Carroll closes by arguing that once the story was done, the paper had the choice whether to run it close to the election, hold the revelations until after Oct. 7, or spike them. Carroll says he has no regrets for the path chosen and says the stories are "solid as Gibraltar."

Are the stories significant? Some think they starkly illuminate the character of a man who has been elected to the highest office in California. Some don't. Our role is to serve citizens of varying views by examining the behavior and the policies of political leaders and publishing our findings.

And when we publish, we do it in a timely fashion. Better, I say, to be surprised by your newspaper in October than to learn in November that your newspaper has betrayed you by withholding the truth.

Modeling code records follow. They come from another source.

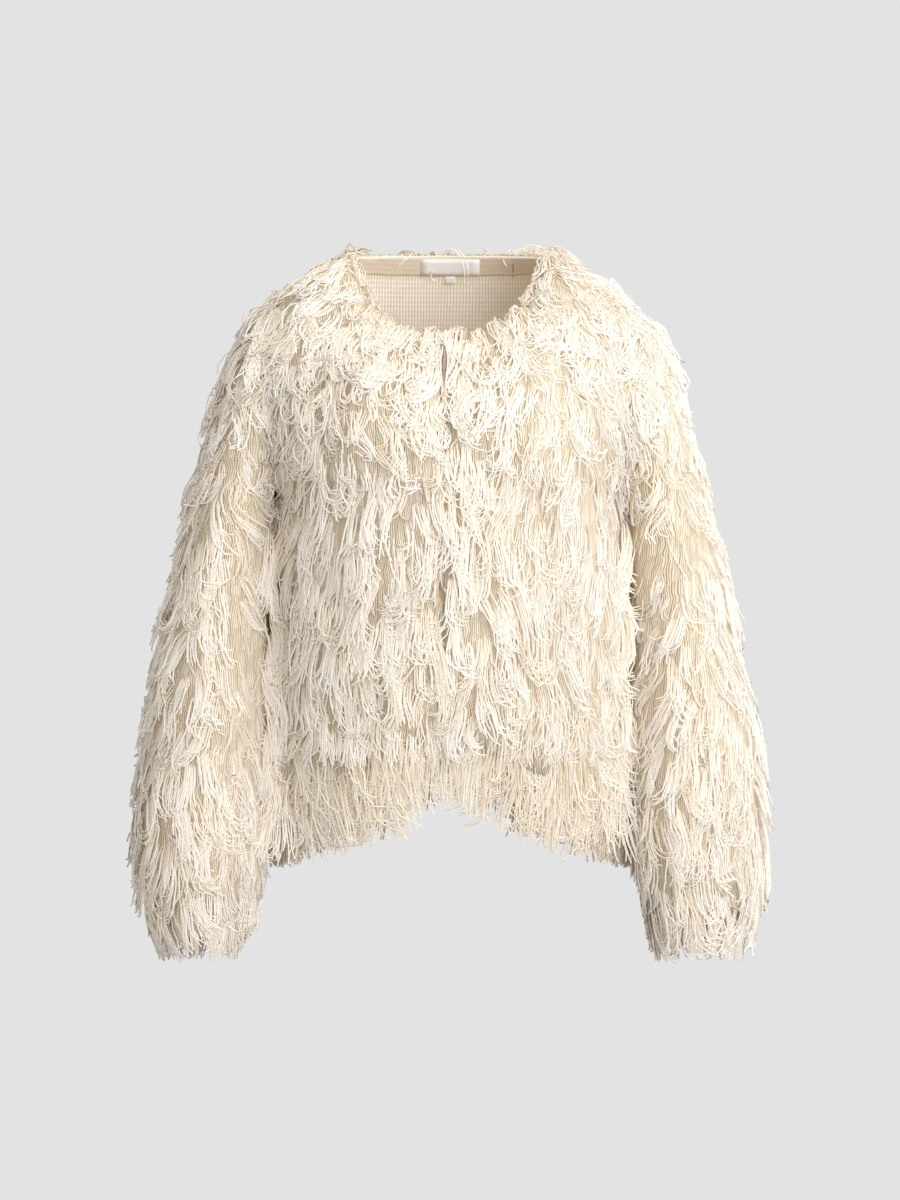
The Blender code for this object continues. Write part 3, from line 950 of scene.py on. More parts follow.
def walk(roots, facing, lengths, tall, steps, calm, cloth_near, rng):
    """Paths of the leading ends, and the way out of the coat along them."""
    angle = wander(roots, rng)
    rise = near_neck(roots)
    crossing = rng.uniform(0.0, 0.85, (len(roots), 1))
    # At the neck, ends in front lean in over the edge and those behind stand up.
    front = smooth((0.02 - roots[:, 1:2]) / 0.03)
    behind = (1 - front) * (0.50 + 0.45 * smooth((np.abs(roots[:, :1]) - 0.03) / 0.03))
    inward = unit(NECK_MIDDLE - roots) * front - DOWN * behind
    here = roots + facing * FIRST_HEIGHT
    way = out = facing
    paths, outs = [roots - facing * ROOT_DEPTH], [facing]
    for step in range(1, steps):
        s = step / (steps - 1)
        # Down, less what would go into the cloth, and outwards where the cloth lies flat.
        press = np.minimum(dot(DOWN[None], out), 0)
        outward = unit(np.concatenate([here[:, :1], here[:, 1:2] - 0.01, 0 * here[:, :1]], axis=1))
        fall = DOWN - out * press + outward * 0.7 * np.clip(out[:, 2:3], 0, 1)
        # Stray, tuck in past an edge, cross the valley, and rise near the root.
        spot, normal = nearest(here, cloth_near)
        plumb = is_past_edge(here, spot, normal)
        heading = turned(unit(fall), out, calm * angle(s) * (1 - 0.7 * rise))
        heading = heading - EDGE_TUCK * out * plumb
        heading = heading + calm * crossing * towards(here, out)
        upward = out * max(0.0, 0.5 - 2.5 * s) + inward * rise * max(0.0, 2.9 - 8.5 * s)
        way = unit(MOMENTUM * way + heading + upward)
        here = here + way * lengths / (steps - 1)
        # Back to the height in the coat that suits this share of the lock.
        spot, normal = nearest(here, cloth_near)
        plumb = is_past_edge(here, spot, normal)
        out = np.where(plumb, out, unit(0.5 * out + normal))
        up = dot(here - spot, normal)
        wanted = room_over(spot, normal) * coat_height(s, tall)
        held = HOLD * (1 - rise * max(0.0, 1 - 2.5 * s))
        here = np.where(plumb, here, here + normal * (wanted - up) * held)
        # The way out counts only where cloth is right behind.
        backed = smooth((dot(unit(here - spot), normal) - 0.3) / 0.5)
        paths.append(here)
        outs.append(out * (0.05 + 0.95 * backed * (1 - rise)))
    return np.stack(paths, 1), np.stack(outs, 1)


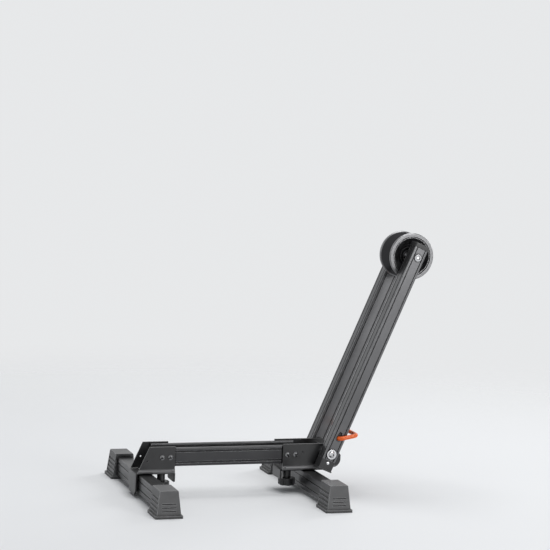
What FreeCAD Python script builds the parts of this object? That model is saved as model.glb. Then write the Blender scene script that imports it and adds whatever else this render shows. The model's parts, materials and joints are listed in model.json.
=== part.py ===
import FreeCAD, Part
import math
import os
import re
import Sketcher

# Floor stand that holds a bicycle upright by one wheel. Millimetres throughout.
# X runs along the wheel, from the entry side (-X) to the leaning arms (+X).
# Y runs across the stand, with the near side at -Y, and Z is up.
# The origin lies on the floor in the middle plane, halfway along the whole stand.
# Pieces are drawn from a point midway between the cross bars, then moved there.

os.makedirs("parts", exist_ok=True)
doc = FreeCAD.newDocument("parking_stand")

# Driving dimensions: name, value, what it is
SIZES = [
    # Cross bars, rails and arms
    ("bar_spacing", 300.0, "between the two cross bars, centre to centre"),
    ("bar_width", 26.0, "cross bar, along X"),
    ("bar_height", 33.0, "cross bar, along Z"),
    ("bar_wall", 2.2, "cross bar wall"),
    ("bar_low", 7.0, "underside of the cross bars above the floor"),
    ("bar_ridge", 8.5, "edge band of a cross bar's flank"),
    ("bar_groove", 2.2, "width of a cross bar's groove"),
    ("bar_groove_deep", 0.9, "depth of a groove"),
    ("corner_round", 1.0, "rounded long corners of the extrusions"),
    ("half_track", 185.0, "from the middle plane to a foot's outer end"),
    ("rail_height", 33.0, "rail, along Z"),
    ("rail_thick", 7.0, "rail, along Y"),
    ("rail_mid", 70.0, "rail centre line above the floor"),
    ("rail_overlap", 33.0, "length of rail inside each bracket"),
    ("rail_ridge", 5.5, "edge ridge of a rail's face"),
    ("rail_groove", 2.6, "width of a rail's groove"),
    ("tyre_gap", 32.0, "clear width between the rails"),
    # Brackets of bent sheet
    ("sheet", 2.5, "thickness of the bracket sheet"),
    ("bend_in", 3.0, "inner radius of the bends"),
    ("flap_bend", 2.3, "outer radius where a flap turns down"),
    ("bracket_gap", 198.0, "between the inner ends of the brackets"),
    ("bracket_top", 89.0, "top edge of the side plates"),
    ("entry_length", 69.5, "entry bracket, inner end to skirt"),
    ("entry_lead", 2.5, "side plates behind the skirt's face"),
    ("entry_slant", 21.0, "how far the plates' entry edge leans back"),
    ("skirt_low", 4.2, "lower edge of the skirt above the floor"),
    ("skirt_corner", 9.0, "cut corners of the skirt"),
    ("lip_deep", 15.0, "turned-down lip at the inner end"),
    ("lip_side", 5.0, "lip's ends inside the side plates"),
    ("rear_plate", 28.0, "pivot plate beyond the pivot"),
    ("rear_floor", 12.0, "floor beyond the pivot"),
    ("rear_slant_x", 18.0, "slanted rear edge, along X"),
    ("rear_slant_z", 22.0, "slanted rear edge, along Z"),
    ("rear_round", 14.0, "rounded lower corner of the pivot plates"),
    ("drain_hole", 3.0, "small hole in each side plate"),
    ("drain_x", 49.5, "small hole from the entry bracket's inner end"),
    ("drain_z", 63.7, "small hole's height"),
    ("mark_x", 37.3, "small hole from the pivot bracket's inner end"),
    ("mark_z", 73.8, "its height"),
    # Fasteners
    ("screw_first", 8.5, "first rail screw from the bracket's inner end"),
    ("screw_pitch", 15.0, "between the two rail screws"),
    ("screw_thread", 5.0, "rail screw diameter"),
    ("screw_head", 9.2, "rail screw head diameter"),
    ("screw_head_high", 2.6, "rail screw head height"),
    ("screw_key", 3.0, "across the flats of the rail screw's key"),
    ("head_taper", 0.68, "top of a button head as a share of its foot"),
    ("key_floor", 0.45, "socket's floor as a share of the head's height"),
    ("bolt_thread", 6.0, "cross bar bolt diameter"),
    ("bolt_head", 11.0, "cross bar bolt head diameter"),
    ("bolt_head_high", 3.4, "cross bar bolt head height"),
    ("bolt_pitch", 30.0, "between the two bolts of a cross bar"),
    ("bolt_key", 4.0, "across the flats of the bolt's key"),
    ("nut_flats", 10.0, "across the flats of the cross bar nut"),
    ("nut_high", 4.6, "cross bar nut height"),
    ("hole_spare", 0.25, "radial clearance of a screw's hole"),
    ("fit", 0.05, "radial clearance of a running fit"),
    ("air", 0.3, "gap between parts that move past each other"),
    # Rubber feet
    ("foot_length", 54.0, "foot, along the cross bar"),
    ("foot_height", 46.0, "foot height"),
    ("foot_base_wide", 48.0, "base flange, along X"),
    ("foot_base_high", 5.0, "base flange height"),
    ("foot_low_wide", 42.0, "body just above the flange, along X"),
    ("foot_top_wide", 32.0, "top face, along X"),
    ("foot_end_in", 2.5, "body behind the flange at the outer end"),
    ("foot_end_lean", 4.0, "further lean of the outer end up to the top"),
    ("foot_end_wall", 10.0, "from the foot's outer end to the bar's end"),
    ("foot_round", 2.5, "rounded corners of the base flange"),
    ("foot_bevel", 1.4, "bevelled edges of the top face"),
    ("foot_slot_wide", 25.0, "slot in the outer end"),
    ("foot_slot_high", 1.7, "slot height"),
    ("foot_slot_deep", 1.8, "slot depth"),
    ("foot_slot_low", 12.0, "lowest slot's centre"),
    ("foot_slot_pitch", 6.0, "between slots"),
    ("foot_slots", 3.0, "number of slots in an outer end"),
    ("foot_rib_low", 8.6, "lowest side groove's lower edge"),
    ("foot_rib_pitch", 7.2, "between side grooves"),
    ("foot_rib_high", 4.4, "side groove height"),
    ("foot_rib_deep", 1.5, "side groove depth"),
    ("foot_ribs", 4.0, "number of side grooves in a flank"),
    ("foot_spare", 0.1, "clearance round the bar in a foot"),
    # Tyre pads, their pins and knobs
    ("pad_length", 34.0, "tyre pad, along X"),
    ("pad_width", 45.0, "tyre pad, along Y"),
    ("pad_top", 52.6, "top of the pad's cheeks"),
    ("pad_dip", 4.6, "depth of the pad's groove"),
    ("pad_mouth", 30.0, "width of the pad's groove"),
    ("pad_flat", 9.0, "flat bottom of the pad's groove"),
    ("pad_chamfer", 3.2, "bevel over the bends"),
    ("pad_nose", 4.0, "rounded inner end of the pad"),
    ("pin_thick", 3.2, "pad pin diameter"),
    ("pin_in", 4.0, "pad pin from the bracket's inner end"),
    ("pin_z", 47.2, "pad pin's height"),
    ("pin_proud", 0.8, "pad pin beyond the side plates"),
    ("knob_in", 17.5, "knob's axis from the bracket's inner end"),
    ("knob_wide", 30.0, "knob diameter"),
    ("knob_high", 13.0, "knob height"),
    ("knob_lobes", 6.0, "number of finger hollows"),
    ("knob_hollow", 8.0, "diameter of a finger hollow"),
    ("knob_hollow_out", 16.8, "a hollow's axis from the knob's axis"),
    ("knob_bevel", 1.5, "bevelled lower edge of the knob"),
    ("knob_collar", 14.0, "neck under the washer"),
    ("knob_collar_high", 15.0, "neck height"),
    ("stud_thick", 6.0, "knob stud diameter"),
    ("stud_into_pad", 5.0, "stud's length above the floor plate"),
    ("washer_thick", 1.2, "knob washer thickness"),
    ("washer_wide", 16.0, "knob washer diameter"),
    # Pivot
    ("pivot_x", 180.5, "arm pivot, along X"),
    ("pivot_z", 74.0, "arm pivot above the floor"),
    ("lean", 22.7, "arm's lean from upright, degrees"),
    ("fold", 111.4, "how far the arm folds back, degrees"),
    ("arm_gap", 4.0, "between a side plate and its arm"),
    ("pivot_thread", 8.0, "pivot and axle bolt diameter"),
    ("stub_flange", 26.0, "pivot stub's flange diameter"),
    ("stub_tenon", 14.0, "stub's tenon diameter, in the plate"),
    ("stub_journal", 20.0, "stub's journal diameter, in the arm"),
    ("stub_short", 10.0, "from the stub's end to the arm's outer face"),
    ("cam_core", 8.0, "radius of the cam where the arm is free"),
    ("cam_spare", 6.0, "spare angle at the cam's free end, degrees"),
    ("spacer_wide", 15.0, "spacer tube's diameter, between the plates"),
    ("pivot_head", 11.0, "pivot bolt's domed head diameter"),
    ("pivot_head_high", 5.0, "pivot bolt's head height"),
    ("pivot_washer", 17.6, "pivot washer diameter"),
    ("pivot_washer_thick", 1.6, "pivot washer thickness"),
    ("pivot_key", 5.0, "across the flats of the pivot bolt's key"),
    ("pivot_nut_flats", 13.0, "across the flats of the pivot nut"),
    ("pivot_nut_high", 7.5, "pivot nut height"),
    ("stop_out", 17.0, "stop pin from the pivot"),
    ("stop_thick", 6.0, "stop pin diameter"),
    ("stop_proud", 1.2, "stop pin beyond the arm's face"),
    # Arms
    ("arm_width", 26.0, "arm, across its face"),
    ("arm_depth", 24.0, "arm, along Y"),
    ("arm_wall", 2.0, "arm wall"),
    ("arm_ridge", 4.0, "edge ridge of the arm's face"),
    ("arm_groove", 1.6, "width of the arm's groove"),
    ("arm_groove_deep", 0.8, "depth of the arm's groove"),
    ("arm_below", 11.5, "arm tube below the pivot"),
    ("arm_reach", 381.5, "from the pivot to the roller's axle"),
    ("arm_above", 17.0, "arm tube beyond the axle"),
    ("cap_high", 8.5, "top cap's height"),
    ("cap_over", 0.4, "cap's rim beyond the tube"),
    ("cap_plug", 10.0, "plug of a cap inside the tube"),
    ("end_high", 17.0, "end block below the tube"),
    ("end_rim", 2.5, "rim at the end block's foot"),
    ("end_rim_over", 0.9, "rim beyond the end block"),
    ("end_round", 1.5, "rounded edges of the caps and blocks"),
    # Roller
    ("roller_rim", 42.0, "roller's outer radius"),
    ("roller_half", 26.5, "half of the roller's width"),
    ("roller_ring", 6.4, "width of the outer ring"),
    ("roller_line", 0.9, "groove line inside the ring"),
    ("roller_line_deep", 1.4, "depth of that line"),
    ("roller_lip", 1.8, "lip inside the line"),
    ("roller_throat", 21.0, "half of the groove's width at the rim"),
    ("roller_root", 8.0, "half of the groove's width at the hub"),
    ("roller_hub", 16.0, "hub's radius"),
    ("roller_web", 4.2, "flange's thickness at the hub"),
    ("roller_edge", 1.4, "bevel of the rim's inner edge"),
    ("bearing_wide", 22.0, "bearing's outer diameter"),
    ("bearing_high", 7.0, "bearing's width"),
    ("bearing_shoulder", 9.2, "radius of the hub's inner shoulder"),
    ("sleeve_wide", 12.0, "axle sleeve diameter"),
    ("axle_head", 12.6, "axle bolt's head diameter"),
    ("axle_head_high", 4.2, "axle bolt's head height"),
    # Release handle and latch
    ("handle_rod", 7.5, "handle rod diameter"),
    ("handle_up", 31.0, "handle's ends from the pivot, along the arm"),
    ("handle_reach", 33.0, "from the arm's centre line to the grip"),
    ("handle_lift", 33.0, "handle's rise from square to the arm, degrees"),
    ("handle_out", 2.0, "between the arm's face and the handle"),
    ("handle_bend", 7.0, "handle's bend radius"),
    ("handle_travel", 8.0, "how far the handle slides"),
    ("slot_spare", 0.4, "clearance at the handle's slot"),
    ("latch_high", 20.0, "latch block, along the arm"),
    ("tongue_wide", 6.0, "latch tongue, across the arm"),
    ("tongue_deep", 9.0, "latch tongue, along Y"),
    ("spring_wide", 14.0, "latch spring diameter"),
    ("spring_wire", 1.5, "latch spring's wall"),
    ("spring_long", 25.0, "latch spring's length at rest"),
    ("spring_stop_high", 6.0, "stop plug above the spring"),
]

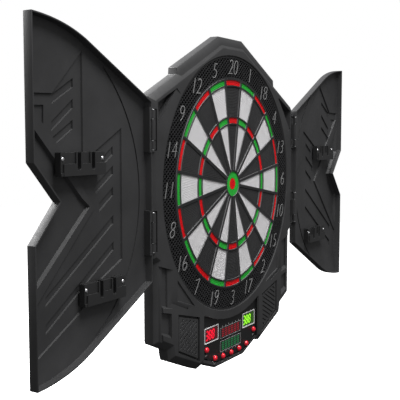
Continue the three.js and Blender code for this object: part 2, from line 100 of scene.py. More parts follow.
CATCH_R = 209.8
OPENING_R = 210.2
MESH_COLUMN = 4.3
MESH_ROW = 6.8
MESH_STRAND = 0.22
MESH_DEPTH = 3.0
NUMBER_R = 192.3
NUMBER_HEIGHT = 25.5
NUMBER_THINNING = 0.95

HOUSING_FRONT = -36.0
HOUSING_EDGE = -28.5
FACE_BACK = -32.5
BODY_HALF = [
    (37, 230.8), (237, 135), (237, -100), (226.5, -106), (226.5, -223.4),
    (190.6, -239.7), (187, -257), (107.4, -290.1), (91, -286.3), (49.4, -302.3),
]
BODY_CHAMFER = 10.0
HOOD_HALF = [(39.2, 239.3), (161.6, 181), (163.5, 160)]
HOOD_FRONT = -32.5
HOOD_CHAMFER = 8.0
SHELL = 3.0
POCKET_FLOOR = -30.8
SHALLOW_FLOOR = -34.2
CORNER_FLOOR = -24.0
POCKET_WALL = 2.0
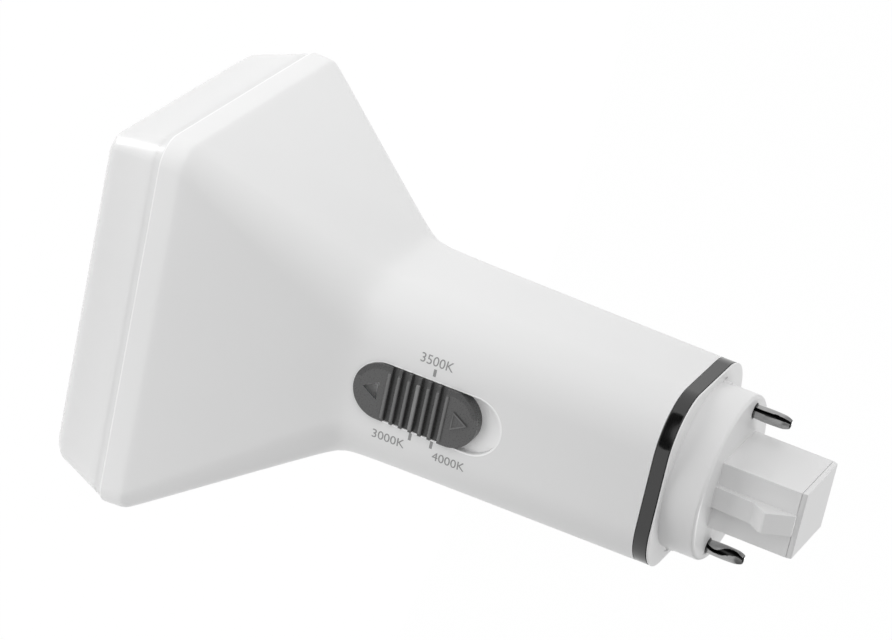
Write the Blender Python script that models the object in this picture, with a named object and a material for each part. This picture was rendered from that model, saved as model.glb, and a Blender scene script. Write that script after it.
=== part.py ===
"""LED plug-in lamp with a rectangular head, a square neck and a two-pin plug.

Metres, +Z up. The lamp stands on the front of its lens cover with the plug
on top. The colour selector is on the -Y face of the neck.
"""
from math import atan2, ceil, cos, pi, radians, sin, sqrt, tan

import bmesh
import bpy
from mathutils import Vector

# clearance between pieces that touch, and the overlap of shapes that fuse
GAP = 0.0003
FUSE = 0.0005

# head: outline of the rim, corners and lens cover
HEAD_WIDTH = 0.0695
HEAD_DEPTH = 0.0587
HEAD_CORNER = 0.0046
LENS_HEIGHT = 0.0136
LENS_STEP = 0.00035
LENS_WALL = 0.0015
LENS_SLOPE = radians(16.8)
LENS_EDGE = 0.0032
LENS_CROWN = 0.0011
LENS_BOW = 0.0016
LENS_CORNER_TAPER = 0.0008
LENS_CROWN_REACH = 0.0140
LENS_SKIRT = 0.0026
LENS_SKIRT_WALL = 0.0014

# housing: rim band, funnel and neck in one moulding
HOUSING_HEIGHT = 0.0897
SHELL_WALL = 0.0018
RIM_ROUND = 0.0005
BAND_HEIGHT = 0.0040
BAND_DRAFT = 0.0001
FUNNEL_ANGLE_X = radians(30.7)
FUNNEL_ANGLE_Y = radians(21.9)
BAND_BLEND = 0.0003
NECK_BLEND = 0.0011
NECK_MARGIN = 0.00135
NECK_CORNER = 0.0094
NECK_DRAFT = radians(0.5)

# colour selector: recess, sliding knob and its snap-in stem
SELECTOR_HEIGHT = 0.0501
SELECTOR_TRAVEL = 0.0040
KNOB_LENGTH = 0.0222
KNOB_WIDTH = 0.0094
KNOB_THICKNESS = 0.0018
KNOB_EDGE = 0.0005
KNOB_END_PLAY = 0.0003
KNOB_SIDE_PLAY = 0.0005
RECESS_DEPTH = 0.0013
RECESS_FLOOR = 0.0012
RIB_COUNT = 7
RIB_PITCH = 0.0018
RIB_RADIUS = 0.00045
RIB_SIDE_MARGIN = 0.00035
ARROW_LENGTH = 0.0029
ARROW_WIDTH = 0.0034
ARROW_RAISE = 0.0003
ARROW_END_MARGIN = 0.0011
STEM_WIDTH = 0.0032
STEM_LENGTH = 0.0050
STEM_BARB = 0.0007
STEM_BARB_HEIGHT = 0.0009

# slide switch under the knob
LEVER_WIDTH = 0.0014
LEVER_LENGTH = 0.0020
LEVER_REACH = 0.0011
SWITCH_WIDTH = 0.0044
SWITCH_LENGTH = 0.0092
SWITCH_DEPTH = 0.0036
SWITCH_SLOT_DEPTH = 0.0024

# accent ring and plug
RING_HEIGHT = 0.0018
FLANGE_THICKNESS = 0.0004
FLANGE_INSET = 0.0001
CAP_SKIRT = 0.0100
CAP_WALL = 0.0015
SNAP_LENGTH = 0.0080
SNAP_RADIUS = 0.0006
SNAP_DROP = 0.0050
DRUM_EDGE = 0.00152
DRUM_HEIGHT = 0.00673
DRUM_ROUND = 0.0007
DRUM_FACE_WALL = 0.0022
DRUM_SIDE_WALL = 0.0036
DRUM_CAVITY_CORNER = 0.0050
PIN_HOLE_WALL = 0.0009
POST_WIDTH = 0.01226
POST_DEPTH = 0.01502
POST_LENGTH = 0.01509
POST_WALL = 0.0013
POST_CORNER = 0.0003
POST_LIP = 0.00086
POST_LIP_DEPTH = 0.0003
NOTCH_RADIUS = 0.0013
NOTCH_HEIGHT = 0.0013
NOTCH_RISE = 0.00035

# latch ridges on the two broad faces of the post, measured from the drum
LATCH_WIDTH = 0.0038
LATCH_ROOT_RISE = 0.00115
LATCH_REST_RISE = 0.00135
LATCH_CREST_RISE = 0.0028
LATCH_TIP_RISE = 0.0004
LATCH_REST_LENGTH = 0.0071
LATCH_RAMP_LENGTH = 0.0021
LATCH_CREST_LENGTH = 0.0008
LATCH_END_MARGIN = 0.0009

# contact pins: rolled tubes with an open seam
PIN_SPACING = 0.0240
PIN_ANGLE = radians(161.6)
PIN_LENGTH = 0.00648
PIN_RADIUS = 0.00118
PIN_WALL = 0.00035
PIN_SEAM_ANGLE = radians(34)
PIN_SEAM_FACING = radians(235)
PIN_BULGE = 0.0001
PIN_NOSE_LENGTH = 0.0014
PIN_NOSE_RADIUS = 0.0008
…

The only surprise to me here is that Carroll felt he had to publicly respond. I'm glad he did. My position from the start, knowing how the paper works, was that the timing was not suspicious. It was a short campaign, and a difficult story to report and vet. If I were the editor, I'd have run the stories too, without any concern for whether they helped or hurt. (As it is, who knows what effect if any they had on the outcome. I'm pretty confident the reporters could not care less.) Carroll doesn't address any of the more general complaints about Times coverage of Schwarzenegger and the campaign, but this response -- and its tone -- will surely get talked about for a long time.